* _Listed entries_
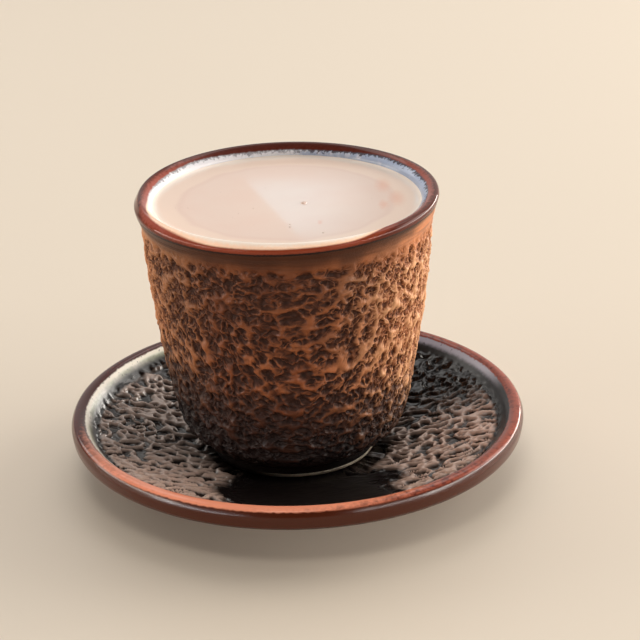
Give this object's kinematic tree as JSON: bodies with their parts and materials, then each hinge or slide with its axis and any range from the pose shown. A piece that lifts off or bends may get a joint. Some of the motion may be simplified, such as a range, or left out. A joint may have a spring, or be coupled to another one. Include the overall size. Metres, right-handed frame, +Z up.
{
  "type": "hot chocolate in a cup with saucer",
  "caption": "Handleless stoneware cup with a crinkled brown glaze, filled with hot chocolate almost to its lip, standing in a round dark saucer with a rolled rim.",
  "frame": {"origin": "centre of the saucer's foot ring, on the surface that it stands on", "axes": "+Z up along the saucer's axis, +Y away from the viewer of the picture, +X to the viewer's right"},
  "size_m": [0.135, 0.135, 0.0876],
  "materials": {
    "saucer_glaze": "glossy near-black glaze over a crinkled surface, breaking to red-brown on the rim",
    "cup_glaze": "satin brown glaze, near black in the pits and towards the foot, with a glossy red-brown lip and a bluish white lining",
    "hot_chocolate": "smooth milky liquid with a soft sheen"
  },
  "bodies": {
    "root": {"saucer": "saucer_glaze", "cup": "cup_glaze", "hot_chocolate": "hot_chocolate"}
  },
  "joints": []
}
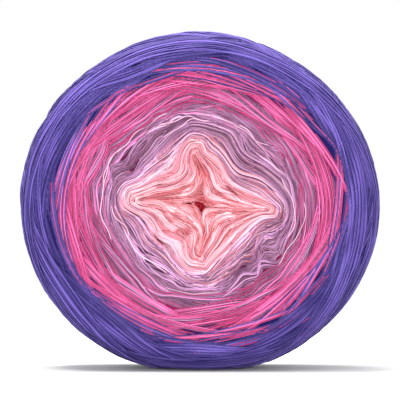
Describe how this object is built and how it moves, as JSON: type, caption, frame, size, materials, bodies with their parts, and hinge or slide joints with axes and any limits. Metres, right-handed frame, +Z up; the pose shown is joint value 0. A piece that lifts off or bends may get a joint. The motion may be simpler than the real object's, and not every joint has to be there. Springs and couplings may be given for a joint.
{
  "type": "yarn cake",
  "caption": "Flat round cake of wound gradient yarn standing on its rim, with purple outside, pink and lilac rings and a slumped pale pink centre.",
  "frame": {"origin": "on the surface under the middle of the cake, at the centre of its flattened foot", "axes": "+X to the right of the front end face, +Y along the winding axis from the front end face to the back one, +Z up"},
  "size_m": [0.1565, 0.0834, 0.1466],
  "materials": {
    "yarn_purple": "soft matt untwisted cotton and acrylic strands",
    "yarn_hot_pink": "soft matt untwisted cotton and acrylic strands",
    "yarn_lilac": "soft matt untwisted cotton and acrylic strands",
    "yarn_pale_pink": "soft matt untwisted cotton and acrylic strands",
    "yarn_peach_pink": "soft matt untwisted cotton and acrylic strands"
  },
  "bodies": {
    "root": {"yarn_cake": "yarn_purple"}
  },
  "joints": []
}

* _Requirements_
Return all the data above once more, precisely as given.

* _Exercise response_
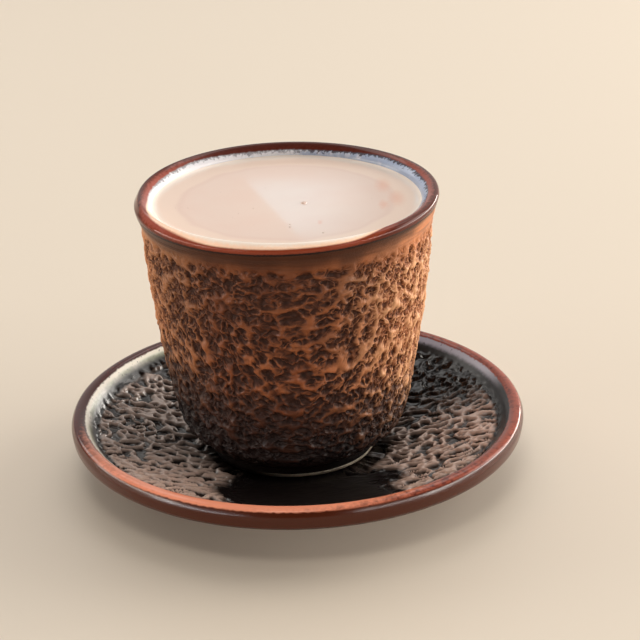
Give this object's kinematic tree as JSON: bodies with their parts and materials, then each hinge or slide with its axis and any range from the pose shown. A piece that lifts off or bends may get a joint. Some of the motion may be simplified, such as a range, or left out. A joint may have a spring, or be coupled to another one. Include the overall size. Metres, right-handed frame, +Z up.
{
  "type": "hot chocolate in a cup with saucer",
  "caption": "Handleless stoneware cup with a crinkled brown glaze, filled with hot chocolate almost to its lip, standing in a round dark saucer with a rolled rim.",
  "frame": {"origin": "centre of the saucer's foot ring, on the surface that it stands on", "axes": "+Z up along the saucer's axis, +Y away from the viewer of the picture, +X to the viewer's right"},
  "size_m": [0.135, 0.135, 0.0876],
  "materials": {
    "saucer_glaze": "glossy near-black glaze over a crinkled surface, breaking to red-brown on the rim",
    "cup_glaze": "satin brown glaze, near black in the pits and towards the foot, with a glossy red-brown lip and a bluish white lining",
    "hot_chocolate": "smooth milky liquid with a soft sheen"
  },
  "bodies": {
    "root": {"saucer": "saucer_glaze", "cup": "cup_glaze", "hot_chocolate": "hot_chocolate"}
  },
  "joints": []
}
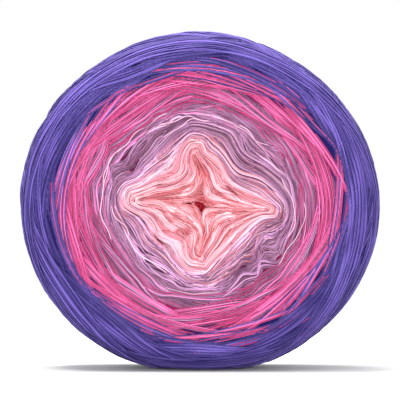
Describe how this object is built and how it moves, as JSON: type, caption, frame, size, materials, bodies with their parts, and hinge or slide joints with axes and any limits. Metres, right-handed frame, +Z up; the pose shown is joint value 0. A piece that lifts off or bends may get a joint. The motion may be simpler than the real object's, and not every joint has to be there. Springs and couplings may be given for a joint.
{
  "type": "yarn cake",
  "caption": "Flat round cake of wound gradient yarn standing on its rim, with purple outside, pink and lilac rings and a slumped pale pink centre.",
  "frame": {"origin": "on the surface under the middle of the cake, at the centre of its flattened foot", "axes": "+X to the right of the front end face, +Y along the winding axis from the front end face to the back one, +Z up"},
  "size_m": [0.1565, 0.0834, 0.1466],
  "materials": {
    "yarn_purple": "soft matt untwisted cotton and acrylic strands",
    "yarn_hot_pink": "soft matt untwisted cotton and acrylic strands",
    "yarn_lilac": "soft matt untwisted cotton and acrylic strands",
    "yarn_pale_pink": "soft matt untwisted cotton and acrylic strands",
    "yarn_peach_pink": "soft matt untwisted cotton and acrylic strands"
  },
  "bodies": {
    "root": {"yarn_cake": "yarn_purple"}
  },
  "joints": []
}